Now this is just my cumulative impression from reading a boatload of papers, and I’m not prepared to press this any further, or more specifically, with respect to happiness research, which isn’t the point of this post, anyway. The general question I want to raise concerns the the possible biases of social scientists when it comes to the quality of sets of data they have come to depend upon.

Here’s a plausible fictional narrative on a topic other than happiness. Let’s do it in the second person:


You take a grad course on some aspect of income inequality in which you are introduced to a certain data set with information about household income. You write a paper using this data, get a good grade, and are invited by your professor to co-author something in the same vein. You agree, you’re paper is published in a good journal, you develop a reputation as an expert on some corner of the inequality literature, and you are offered a decent job. You publish a few more decent journal articles and have high hopes for tenure. Now, suppose someone comes along and argues that this particular survey of household income upon which you have been relying is shot through with problems, implying that everything that you have developed a reputation for having demonstrated may simply be gibberish.

What do you do?

(a) Sigh, open-mindedly dig into the claims about the data, and if they are right, reassess everything you have done?
(b) Latch on to any bit of reasoning that confirms the reliability of the data and dismiss the criticism?
(c) Fight dirty and attack the motives, credentials, etc. of the critic with anything you can lay your hands on?

My bet is that most human beings — even scientists! — will go for some combination (b) and (c). It is probably an inevitability for humans who have written a moralizing book using their potentially debunked data source. Now, this may in fact be a necessary part of "normal science," since most researchers would go crazy if they didn’t mostly ignore and/or dismiss manifestations of the fact of the underdetemination of theory by data — especially when it comes to the auxiliary hypotheses upon which their day-to-day work depends implicitly.

My worry is that whole fields of inquiry can get stuck in bad path-dependent channels due simply to a practically sensible but epistemically irrational disposition to affirm the reliability of one’s data sources. It seems that a poor-quality, but widely accepted body of data could impede the progress of human knowledge by decades!

I’m a newcomer around here, so maybe this has been discussed at length. If so, sorry! But I wanted to raise the issue, and ask if others have thoughts about it, or if there are any good studies that address it.    

GD Star Rating
loading...
Tagged as:
Trackback URL:
  • http://profile.typekey.com/robinhanson/ Robin Hanson

    Plausibly, anyone who has taken any position on anything will be less willing to question that position, all else equal. We might thus lower our confidence in everything we read, believing each paper a little less.

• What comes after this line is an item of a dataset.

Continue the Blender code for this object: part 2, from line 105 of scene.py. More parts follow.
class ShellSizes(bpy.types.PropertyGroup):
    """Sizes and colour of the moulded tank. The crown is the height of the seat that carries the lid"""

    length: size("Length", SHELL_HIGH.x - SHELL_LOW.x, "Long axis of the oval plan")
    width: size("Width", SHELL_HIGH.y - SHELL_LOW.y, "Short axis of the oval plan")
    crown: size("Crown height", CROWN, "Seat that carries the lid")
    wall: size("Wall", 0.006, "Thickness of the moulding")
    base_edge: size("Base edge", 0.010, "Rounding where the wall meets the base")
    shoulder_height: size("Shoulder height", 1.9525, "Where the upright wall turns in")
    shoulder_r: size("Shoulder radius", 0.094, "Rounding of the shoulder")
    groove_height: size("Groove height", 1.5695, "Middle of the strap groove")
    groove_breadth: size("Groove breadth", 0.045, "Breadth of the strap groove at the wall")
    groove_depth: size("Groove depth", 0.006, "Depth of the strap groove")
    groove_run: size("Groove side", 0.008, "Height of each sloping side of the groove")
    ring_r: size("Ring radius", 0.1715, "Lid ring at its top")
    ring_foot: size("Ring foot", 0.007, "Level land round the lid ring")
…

But beyond that I don’t see how to use this to guess which sides of which disputes are most likely to be in error.

  • http://profile.typekey.com/willwilkinson/ Will Wilkinson

    Sure. I guess I’m trying to think about how to keep all else from being equal. I’m thinking more of the problem for the professional producer rather than that of the casual consumer of research. Scientific training and culture does and ought to embody debiasing norms. So how can scientists do better? It seems likely that if scientists are trained to recognize that they will have incentives to become attached to their data sources, then they may be more careful about choosing them, and do more to stay at a cool psychological distance. Are there good tricks for managing this? Can the scientific and academic community structure incentives so as not to punish people who abandon a whole line of research, thereby making them more willing to concede problems in their data? Should there be big cash prizes for the best data debunkers/reinterpreters? How to align practical and epistemic incentives, etc. Anyway, I was trying to say something not completely banal.

  • http://profile.typekey.com/robinhanson/ Robin Hanson

    One obvious strategy is to never write on the same subject twice, but that has large costs that are just as obvious. A cheaper fix is for readers to trust articles a bit less than they otherwise would when the author has already written on the same subject.

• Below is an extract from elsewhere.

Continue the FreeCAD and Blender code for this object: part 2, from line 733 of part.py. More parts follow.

  • http://profile.typekey.com/halfinney/ Hal Finney

    The idea I raised the other day is that perhaps it is socially better for scientists individually not to act as pure truth-seekers. We might do better to have vigorous advocates for each side put forth the best arguments they can find for their position. In effect, the ideas themselves are fighting it out for survival, with the people involved being mere proxies and pawns for the concepts which drive the debate.

    My concern is that if everyone aims to be reasonable and objective, they’ll end up going along with the majority opinion most of the time, since how could so many people be wrong? Then we won’t see the vigorous exploration of alternatives which is such an important part of scientific debate. (And the same goes for other fields as well.)

  • http://profile.typekey.com/robinhanson/ Robin Hanson

    Hal, you issue has come up many times, and will no doubt come up many more times. The question is why one should need to bias one beliefs in order to explore a wide range of possibilities. Can’t the hunters of easter eggs coordinate to spread out over the field without each *believing* that his spot is where the egg will surely be found?

  • http://profile.typekey.com/sentience/ Eliezer Yudkowsky

    Robin, that would work if not for overconfidence. If you believe yourself to be an exceptionally good egghunter, you’ll hunt the maximum-probability-density square even if many others are already hunting there. Of course, the same overconfidence seems associated with an odd tendency to hunt unoccupied squares. But these two biases don’t cancel out – they don’t result in the same globally optimal hunting pattern that we would get from the Nash equilibrium.

  • http://profile.typekey.com/willwilkinson/ Will Wilkinson

    Maybe because my housemates are lawyers, but I kind of like the idea of scientists as attorneys for ideas. But what would this institution look like? Who is paying to back the ideas in trial? Who is the judge? How is the judge appointed? What are his/her incentives? What are the rules constraining how the judge makes decisions, and who enforces them? Are there appeals?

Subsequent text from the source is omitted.